Influencé par la gastronomie nippone
A Tokyo, j’ai participé à l’ouverture du restaurant Beige d’Alain Ducasse, avec Nicolas Berger (aujourd’hui à la tête de La Manufacture de Chocolat d’Alain Ducasse) et Claire Heitzler (désormais chez Ladurée). C’était une expérience très formatrice, mais ce qui m’a surtout influencé, c’est la culture gastronomique nipponne. J’ai découvert les wagashis, petites pâtisseries traditionnelles en forme de bouchées qui se dégustent avec le thé, souvent à base de farine de riz et de haricots azuki – un produit qui m’inspire beaucoup et que j’ai utilisé, cette année, dans mes galettes des rois.

Etrangement, c’est aussi au Japon que j’ai découvert la miche de pain – à Paris, je lui préférais la baguette. Les Japonais étant obsédés par la boulangerie française traditionnelle (comme par la pâtisserie et la chocolaterie), ils ont appris à faire le pain au levain mieux que personne. Ma passion est née là.
Quand, de retour en France, j’ai décidé de monter ma boulangerie, il m’a semblé impératif de proposer de grosses miches de pain au levain, rustiques et pures. Six mois après l’ouverture, nous avons créé le Pain des voisins. C’est un pain de partage, qui accompagne le repas et dont on arrache des morceaux pour saucer son assiette. Composé d’un mélange de farines de froment, seigle et sarrasin, qui rappelle les nouilles soba, il est longuement fermenté. Il prend son temps et raconte une histoire.

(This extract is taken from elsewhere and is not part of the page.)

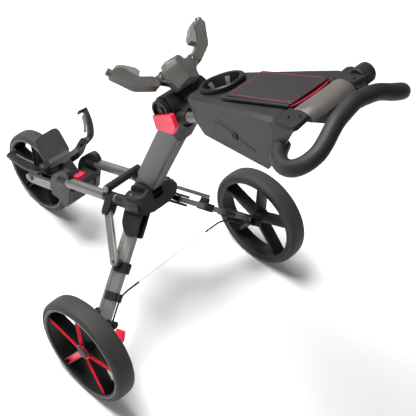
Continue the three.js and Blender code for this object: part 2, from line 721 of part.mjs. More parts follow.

Boulangerie Bo, 85 bis, rue de Charenton, Paris 12e.
Recette
Ingrédients : pour 2 miches de 1 kg
A préparer 48 h à l’avance : 700 g de farine de froment T65, 100 g de farine de sarrasin, 200 g de farine de seigle T170 bio, 70 cl d’eau, 24 g de sel marin, 50 g de miel, 350 g de levain dur.
Jour 1
Rafraîchir le levain dur au tant pour tant (soit 35 cl d’eau et 350 g de farine) et laisser reposer 2 h. Mettre les trois types de farines et l’eau dans la cuve d’un robot, pétrir rapidement. Laisser reposer 2 h pour l’autolyse (la dégradation des glutens). Ajouter le levain, le sel et le miel dans la cuve, et pétrir pendant 16 min en vitesse lente. A défaut de robot, pétrir à la main pendant 20 à 30 min, jusqu’à ce que la pâte soit bien lisse. La transférer sur un plan de travail fariné, faire deux rabats, et laisser pointer (lever) pendant 3 heures à température.
Former deux pâtons, rabattre les côtés sur le centre, laisser reposer 20 min, puis façonner plus vigoureusement avant de placer les pâtons dans des bannetons (paniers recouverts d’un linge) et fariner. Laisser reposer 2 heures à température, et réserver au frais (idéalement 7-8 °C) jusqu’au lendemain.
Jour 2
Avant la cuisson, laisser les bannetons revenir à température pendant 30 à 45 min. Retourner les bannetons sur une pierre ou, à défaut une plaque de cuisson, et donner des petits coups de lame sur les miches (grignage). Enfourner les pains à 250 °C pendant 45 min. éteindre le four, entrouvrir la porte et laisser les pains encore 20 à 30 min pour terminer la cuisson en séchant légèrement. Sortir les miches et les laisser refroidir sur une grille à température ambiante pendant 1 à 2 h.